*Data extract*.

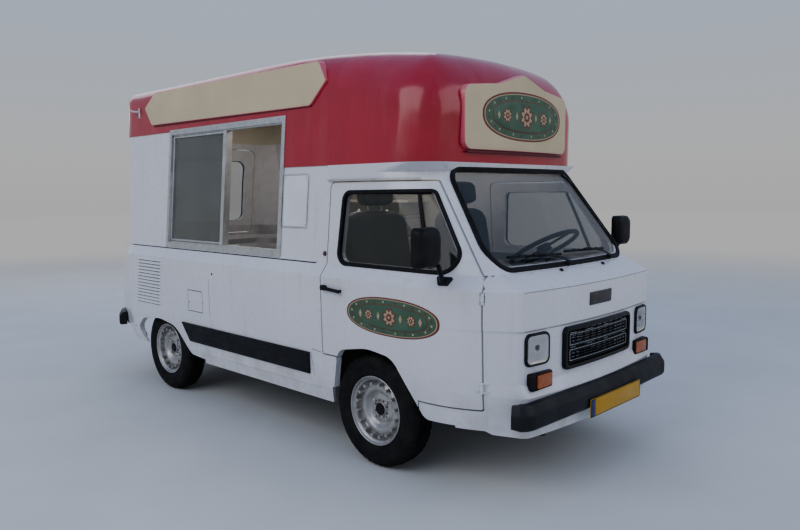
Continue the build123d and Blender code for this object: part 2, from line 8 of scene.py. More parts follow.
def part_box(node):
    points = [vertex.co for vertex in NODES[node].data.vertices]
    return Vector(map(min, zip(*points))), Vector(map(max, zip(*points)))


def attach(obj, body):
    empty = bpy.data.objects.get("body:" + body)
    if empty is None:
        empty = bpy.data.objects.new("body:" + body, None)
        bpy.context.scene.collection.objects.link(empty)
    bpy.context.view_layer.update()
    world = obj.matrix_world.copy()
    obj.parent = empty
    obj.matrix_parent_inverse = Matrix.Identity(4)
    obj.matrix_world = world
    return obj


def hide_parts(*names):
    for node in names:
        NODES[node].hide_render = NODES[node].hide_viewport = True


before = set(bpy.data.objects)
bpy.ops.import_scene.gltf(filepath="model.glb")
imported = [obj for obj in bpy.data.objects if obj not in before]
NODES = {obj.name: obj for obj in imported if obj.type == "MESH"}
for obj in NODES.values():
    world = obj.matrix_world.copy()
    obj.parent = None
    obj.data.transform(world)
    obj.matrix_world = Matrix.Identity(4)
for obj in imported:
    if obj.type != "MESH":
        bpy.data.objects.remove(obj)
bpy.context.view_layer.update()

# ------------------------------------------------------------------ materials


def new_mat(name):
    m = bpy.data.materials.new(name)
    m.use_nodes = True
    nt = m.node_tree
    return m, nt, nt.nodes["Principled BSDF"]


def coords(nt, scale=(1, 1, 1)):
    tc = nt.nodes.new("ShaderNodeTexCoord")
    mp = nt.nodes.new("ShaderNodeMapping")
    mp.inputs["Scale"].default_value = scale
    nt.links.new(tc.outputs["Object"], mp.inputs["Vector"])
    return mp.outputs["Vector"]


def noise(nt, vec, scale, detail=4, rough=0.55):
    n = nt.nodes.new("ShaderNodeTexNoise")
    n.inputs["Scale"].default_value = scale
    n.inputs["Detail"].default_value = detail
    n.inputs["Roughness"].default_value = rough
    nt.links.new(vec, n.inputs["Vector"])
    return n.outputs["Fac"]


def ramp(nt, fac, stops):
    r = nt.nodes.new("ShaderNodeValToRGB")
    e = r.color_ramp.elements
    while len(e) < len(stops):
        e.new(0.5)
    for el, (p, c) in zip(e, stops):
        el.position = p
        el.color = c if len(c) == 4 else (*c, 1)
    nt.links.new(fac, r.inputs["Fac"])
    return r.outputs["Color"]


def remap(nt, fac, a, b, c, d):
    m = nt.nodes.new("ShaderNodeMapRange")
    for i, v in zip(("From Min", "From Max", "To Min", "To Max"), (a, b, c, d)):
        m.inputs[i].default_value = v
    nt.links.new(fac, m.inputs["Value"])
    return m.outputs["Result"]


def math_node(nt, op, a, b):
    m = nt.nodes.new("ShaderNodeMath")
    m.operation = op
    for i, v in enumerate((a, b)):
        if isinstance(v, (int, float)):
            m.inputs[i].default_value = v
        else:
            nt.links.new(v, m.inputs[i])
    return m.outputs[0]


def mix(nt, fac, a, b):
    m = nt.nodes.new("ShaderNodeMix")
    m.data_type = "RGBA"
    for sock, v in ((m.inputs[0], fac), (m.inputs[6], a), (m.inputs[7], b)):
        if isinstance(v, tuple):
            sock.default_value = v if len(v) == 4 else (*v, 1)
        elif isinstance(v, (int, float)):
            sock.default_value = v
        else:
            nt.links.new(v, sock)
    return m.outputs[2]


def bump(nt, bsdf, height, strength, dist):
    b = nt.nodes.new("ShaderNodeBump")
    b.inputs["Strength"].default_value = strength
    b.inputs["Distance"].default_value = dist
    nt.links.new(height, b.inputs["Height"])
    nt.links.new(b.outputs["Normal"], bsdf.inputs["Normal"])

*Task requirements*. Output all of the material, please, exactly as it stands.

*Exercise solution*.
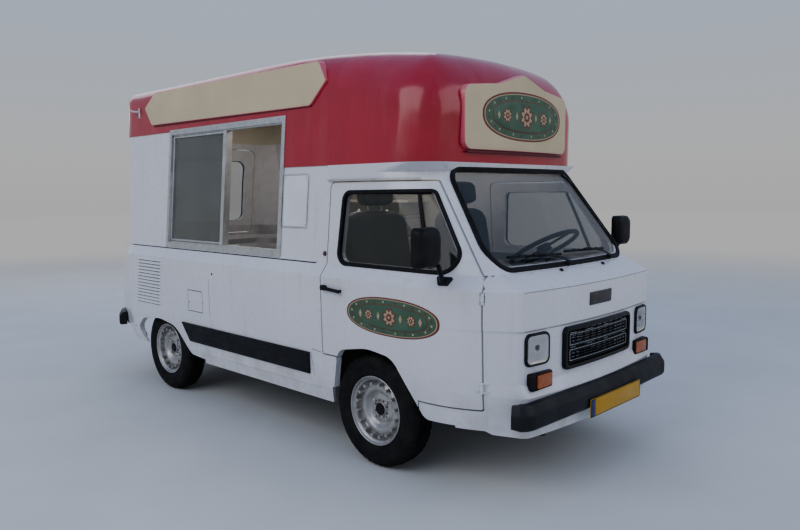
Continue the build123d and Blender code for this object: part 2, from line 8 of scene.py. More parts follow.
def part_box(node):
    points = [vertex.co for vertex in NODES[node].data.vertices]
    return Vector(map(min, zip(*points))), Vector(map(max, zip(*points)))


def attach(obj, body):
    empty = bpy.data.objects.get("body:" + body)
    if empty is None:
        empty = bpy.data.objects.new("body:" + body, None)
        bpy.context.scene.collection.objects.link(empty)
    bpy.context.view_layer.update()
    world = obj.matrix_world.copy()
    obj.parent = empty
    obj.matrix_parent_inverse = Matrix.Identity(4)
    obj.matrix_world = world
    return obj


def hide_parts(*names):
    for node in names:
        NODES[node].hide_render = NODES[node].hide_viewport = True


before = set(bpy.data.objects)
bpy.ops.import_scene.gltf(filepath="model.glb")
imported = [obj for obj in bpy.data.objects if obj not in before]
NODES = {obj.name: obj for obj in imported if obj.type == "MESH"}
for obj in NODES.values():
    world = obj.matrix_world.copy()
    obj.parent = None
    obj.data.transform(world)
    obj.matrix_world = Matrix.Identity(4)
for obj in imported:
    if obj.type != "MESH":
        bpy.data.objects.remove(obj)
bpy.context.view_layer.update()

# ------------------------------------------------------------------ materials


def new_mat(name):
    m = bpy.data.materials.new(name)
    m.use_nodes = True
    nt = m.node_tree
    return m, nt, nt.nodes["Principled BSDF"]


def coords(nt, scale=(1, 1, 1)):
    tc = nt.nodes.new("ShaderNodeTexCoord")
    mp = nt.nodes.new("ShaderNodeMapping")
    mp.inputs["Scale"].default_value = scale
    nt.links.new(tc.outputs["Object"], mp.inputs["Vector"])
    return mp.outputs["Vector"]


def noise(nt, vec, scale, detail=4, rough=0.55):
    n = nt.nodes.new("ShaderNodeTexNoise")
    n.inputs["Scale"].default_value = scale
    n.inputs["Detail"].default_value = detail
    n.inputs["Roughness"].default_value = rough
    nt.links.new(vec, n.inputs["Vector"])
    return n.outputs["Fac"]


def ramp(nt, fac, stops):
    r = nt.nodes.new("ShaderNodeValToRGB")
    e = r.color_ramp.elements
    while len(e) < len(stops):
        e.new(0.5)
    for el, (p, c) in zip(e, stops):
        el.position = p
        el.color = c if len(c) == 4 else (*c, 1)
    nt.links.new(fac, r.inputs["Fac"])
    return r.outputs["Color"]


def remap(nt, fac, a, b, c, d):
    m = nt.nodes.new("ShaderNodeMapRange")
    for i, v in zip(("From Min", "From Max", "To Min", "To Max"), (a, b, c, d)):
        m.inputs[i].default_value = v
    nt.links.new(fac, m.inputs["Value"])
    return m.outputs["Result"]


def math_node(nt, op, a, b):
    m = nt.nodes.new("ShaderNodeMath")
    m.operation = op
    for i, v in enumerate((a, b)):
        if isinstance(v, (int, float)):
            m.inputs[i].default_value = v
        else:
            nt.links.new(v, m.inputs[i])
    return m.outputs[0]


def mix(nt, fac, a, b):
    m = nt.nodes.new("ShaderNodeMix")
    m.data_type = "RGBA"
    for sock, v in ((m.inputs[0], fac), (m.inputs[6], a), (m.inputs[7], b)):
        if isinstance(v, tuple):
            sock.default_value = v if len(v) == 4 else (*v, 1)
        elif isinstance(v, (int, float)):
            sock.default_value = v
        else:
            nt.links.new(v, sock)
    return m.outputs[2]


def bump(nt, bsdf, height, strength, dist):
    b = nt.nodes.new("ShaderNodeBump")
    b.inputs["Strength"].default_value = strength
    b.inputs["Distance"].default_value = dist
    nt.links.new(height, b.inputs["Height"])
    nt.links.new(b.outputs["Normal"], bsdf.inputs["Normal"])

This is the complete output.